I was practicing gratitude recently during meditation and I realized that I could have gone on for hours about what I’m grateful for. However, when I reflect on the periods of darkness in my life, that’s where I lose touch with how lucky I am. The practice of gratitude has helped me to see that no matter what comes my way, I have so many blessings to be grateful for. It’s allowed me to reframe my thoughts. Instead of finding bitterness and frustration in  the early death of my brother, Chad, now I am able to be grateful for having forty one amazing years of being inspired by and loved by my brother.

Chad, who unarguably had challenges with his health that caused him pain and gave him different abilities, was grateful for what he did have and for what he could do. Because although he had to learn to walk four times during his lifetime, he was grateful that he could walk. Something that many of us take for granted everyday. And, Chad didn’t focus on why he was having problems, instead he focused on what he needed to do to overcome his problems.
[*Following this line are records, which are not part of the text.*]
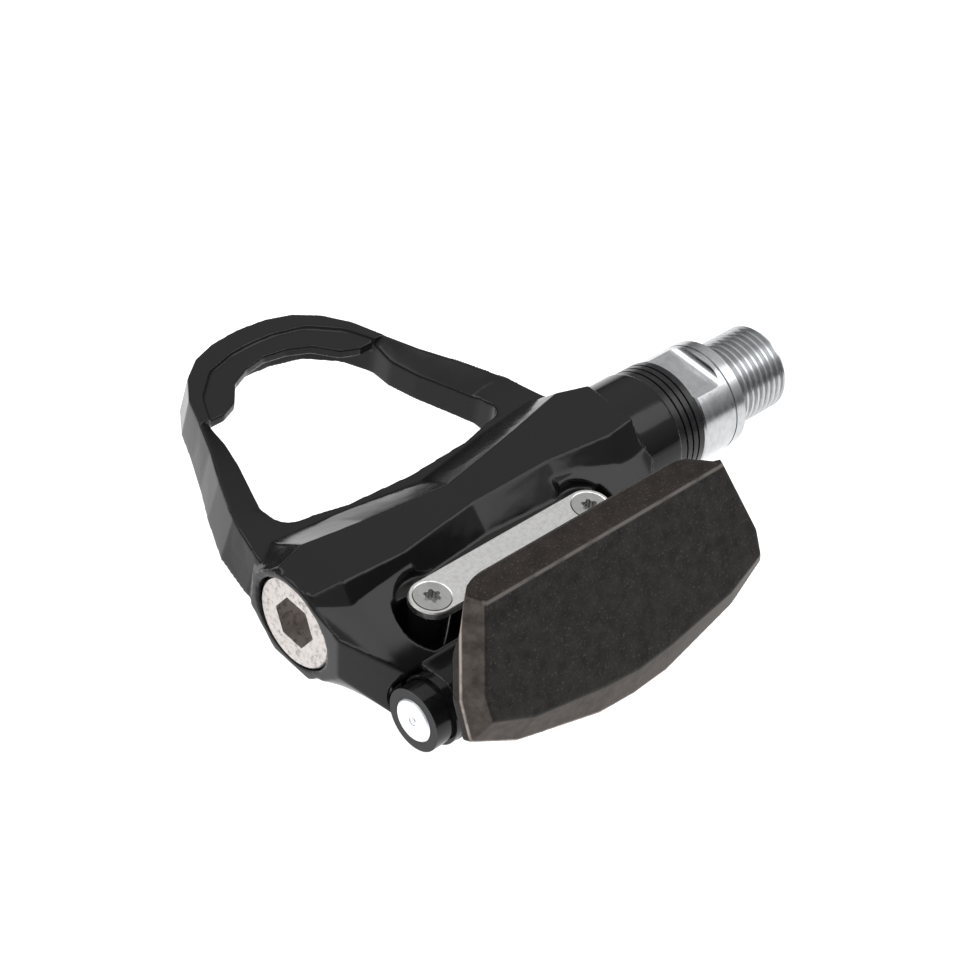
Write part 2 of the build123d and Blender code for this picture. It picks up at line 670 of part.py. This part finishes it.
with BuildPart() as spring_sleeve:
    sleeve_start = PLATFORM_X - LUG_INNER + 0.1
    with BuildSketch(Plane(origin=(sleeve_start, PIVOT_Y, PIVOT_Z), x_dir=(0, 1, 0), z_dir=(1, 0, 0))):
        Circle(3.0)
        Circle(PIN_R + CLEARANCE, mode=Mode.SUBTRACT)
    extrude(amount=2 * LUG_INNER - 0.2)
save(spring_sleeve, "spring_sleeve")

# ---------------------------------------------------------------- springs and tension adjuster
with BuildPart() as torsion_springs:
    with BuildLine() as coil_path:
        Helix(
            pitch=SPRING_PITCH,
            height=SPRING_PITCH * SPRING_TURNS,
            radius=SPRING_R,
            center=(PLATFORM_X - SPRING_X, PIVOT_Y, PIVOT_Z),
            direction=(1, 0, 0),
        )
    coil = coil_path.edges()[0]
    with BuildSketch(Plane(origin=coil @ 0, z_dir=coil % 0)):
        Circle(SPRING_WIRE)
    sweep(path=coil, is_frenet=True)
    # forward leg that rests on the deck and rear leg that the tension nut pushes
    with BuildSketch(Plane(origin=coil @ 0, x_dir=(1, 0, 0), z_dir=(0, 1, 0))):
        Circle(SPRING_WIRE)
    extrude(amount=8.6)
    with BuildSketch(Plane(origin=coil @ 1, x_dir=(1, 0, 0), z_dir=(0, -1, 0))):
        Circle(SPRING_WIRE)
    extrude(amount=5.8)
    mirror(about=across(PLATFORM_X))
save(torsion_springs, "torsion_springs")

with BuildPart() as tension_nut:
    with BuildSketch(Plane.XY.offset(-0.9)):
        with Locations((PLATFORM_X, TENSION_Y)):
            Rectangle(7.6, 5.6)
        with Locations((PLATFORM_X, TENSION_Y)):
            Circle(TENSION_R + CLEARANCE, mode=Mode.SUBTRACT)
    extrude(amount=3.0)
save(tension_nut, "tension_nut")

with BuildPart() as tension_screw:
    with BuildSketch(Plane.XY.offset(-5.65)):
        with Locations((PLATFORM_X, TENSION_Y)):
            Circle(TENSION_HEAD_R)
    extrude(amount=-2.0)
    chamfer(faces().sort_by(Axis.Z)[0].edges(), length=0.3)
    with BuildSketch(Plane.XY.offset(-5.65)):
        with Locations((PLATFORM_X, TENSION_Y)):
            Circle(TENSION_R)
    extrude(amount=9.0)
    with BuildSketch(Plane.XY.offset(-7.65)):
        with Locations((PLATFORM_X, TENSION_Y)):
            RegularPolygon(1.25, 6, major_radius=False)
    extrude(amount=1.6, mode=Mode.SUBTRACT)
save(tension_screw, "tension_screw")
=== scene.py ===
"""Clipless road pedal: looks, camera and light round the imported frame. Lengths are in metres."""
import json
import math

import bpy
from mathutils import Matrix, Vector


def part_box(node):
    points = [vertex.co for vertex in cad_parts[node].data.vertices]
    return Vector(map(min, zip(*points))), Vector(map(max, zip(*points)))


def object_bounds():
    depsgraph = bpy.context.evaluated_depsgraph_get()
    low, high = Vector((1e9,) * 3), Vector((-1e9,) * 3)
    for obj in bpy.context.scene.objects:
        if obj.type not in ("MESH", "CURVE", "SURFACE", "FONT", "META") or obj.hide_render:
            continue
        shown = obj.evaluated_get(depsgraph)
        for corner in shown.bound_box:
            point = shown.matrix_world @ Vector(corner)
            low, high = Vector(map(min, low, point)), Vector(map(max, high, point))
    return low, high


MM = 0.001

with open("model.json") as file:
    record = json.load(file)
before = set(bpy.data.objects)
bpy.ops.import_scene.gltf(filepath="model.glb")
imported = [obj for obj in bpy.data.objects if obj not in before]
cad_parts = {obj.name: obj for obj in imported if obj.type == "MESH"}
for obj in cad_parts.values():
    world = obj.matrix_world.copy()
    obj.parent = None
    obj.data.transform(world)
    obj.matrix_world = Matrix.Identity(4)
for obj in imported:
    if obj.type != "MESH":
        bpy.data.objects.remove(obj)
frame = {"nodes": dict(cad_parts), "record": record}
cad_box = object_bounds()
nodes = frame["nodes"]

# ---------------------------------------------------------------- places taken from the frame
BLOCK_LOW, BLOCK_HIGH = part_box("rear_binding")
BLOCK_X = (BLOCK_LOW.x + BLOCK_HIGH.x) / 2
BLOCK_TOP = BLOCK_HIGH.z
# the block's rear panel leans forward, and its upper edge lies at PANEL_TOP_Y on the block's top
PANEL_LEAN = math.radians(30.0)
PANEL_NORMAL = Vector((0.0, -math.cos(PANEL_LEAN), math.sin(PANEL_LEAN)))
PANEL_TOP_Y = -26.0 * MM
BEVEL_DEPTH = 3.0 * MM      # how far the bevels' rim lies below the panel
PANEL_OFFSET = PANEL_NORMAL.dot(Vector((0.0, PANEL_TOP_Y, BLOCK_TOP)))


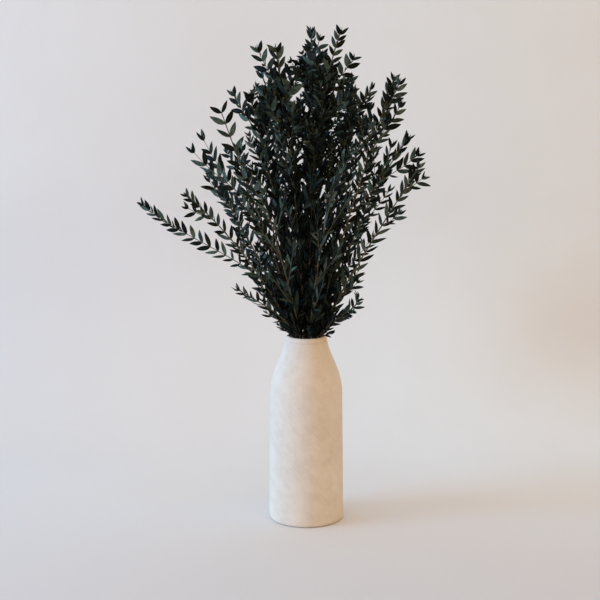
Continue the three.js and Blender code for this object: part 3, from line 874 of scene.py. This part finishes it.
def vase_outside(vase):
    """The outline from the middle of the underside up to the lip, as (r, z)."""
    top, rise = vase.height * M, vase.shoulder_height * M
    foot, body, shoulder = vase.foot_radius * M, vase.body_radius * M, vase.shoulder_radius * M
    outline = [(0, 0), (foot * 0.5, 0), (foot - UNDERSIDE_MARGIN, 0)]
    for k in range(FOOT_STEPS + 1):
        turn = math.radians(90 * k / FOOT_STEPS)
        outline.append((foot + (body - foot) * math.sin(turn), FOOT_ROUNDING * (1 - math.cos(turn))))
    for k in range(1, WALL_STEPS):
        z = FOOT_ROUNDING + (rise - FOOT_ROUNDING) * k / WALL_STEPS
        outline.append((body + (shoulder - body) * k / WALL_STEPS, z))
    corners = neck_curve(vase)
    for t in np.linspace(0, 1, NECK_STEPS + 1)[:-1]:
        r, z = bend(*corners, t)
        if z < top - LIP_FROM_TOP:
            # A faint groove is drawn round the neck under the lip
            off_groove = (z - (top - GROOVE_BELOW_LIP)) / GROOVE_HALF_WIDTH
            outline.append((r - GROOVE_DEPTH * math.exp(-(off_groove**2)), z))
    return outline


def vase_inside(vase):
    """The outline from under the lip down to the middle of the floor inside, as (r, z)."""
    wall, bore, floor = vase.wall * M, vase.bore_radius * M, vase.floor_height * M
    corners = neck_curve(vase)
    outline = []
    for k in range(NECK_STEPS - 1, -1, -1):
        t = k / NECK_STEPS
        at, on = bend(*corners, t), bend(*corners, t + NECK_WAY_STEP)
        way = unit(on - at)
        outline.append((max(at[0] - way[1] * wall, bore), at[1] + way[0] * wall))
    outline = [(r, z) for r, z in outline if z < vase.height * M - INSIDE_FROM_TOP]
    inner = vase.body_radius * M - wall
    middle = (inner - FLOOR_ROUNDING_MIDDLE, floor + FLOOR_ROUNDING_MIDDLE)
    rounding = [(inner, floor + FLOOR_ROUNDING), middle, (inner - FLOOR_ROUNDING, floor)]
    return outline + rounding + [(inner / 2, floor), (0, floor)]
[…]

Chad Hickman had greater character than any man I know and his legacy will always be remembered as: INSPIRING, DETERMINED, COMPASSIONATE and always doing the right thing, even when no one was looking. Making his story even more inspiring is that he did so with the odds stacked against him; never complaining or speaking negatively of anyone or anything (other than the Michigan State Spartans, Dallas Cowboys or politicians who didn’t embrace  environmentalism), and by never asking for anything for himself or expecting anything in return. And, most importantly, by being grateful for what he had and for what he could do!

Chad didn’t know it, but he taught me the key to our happiness is, simple…just be grateful.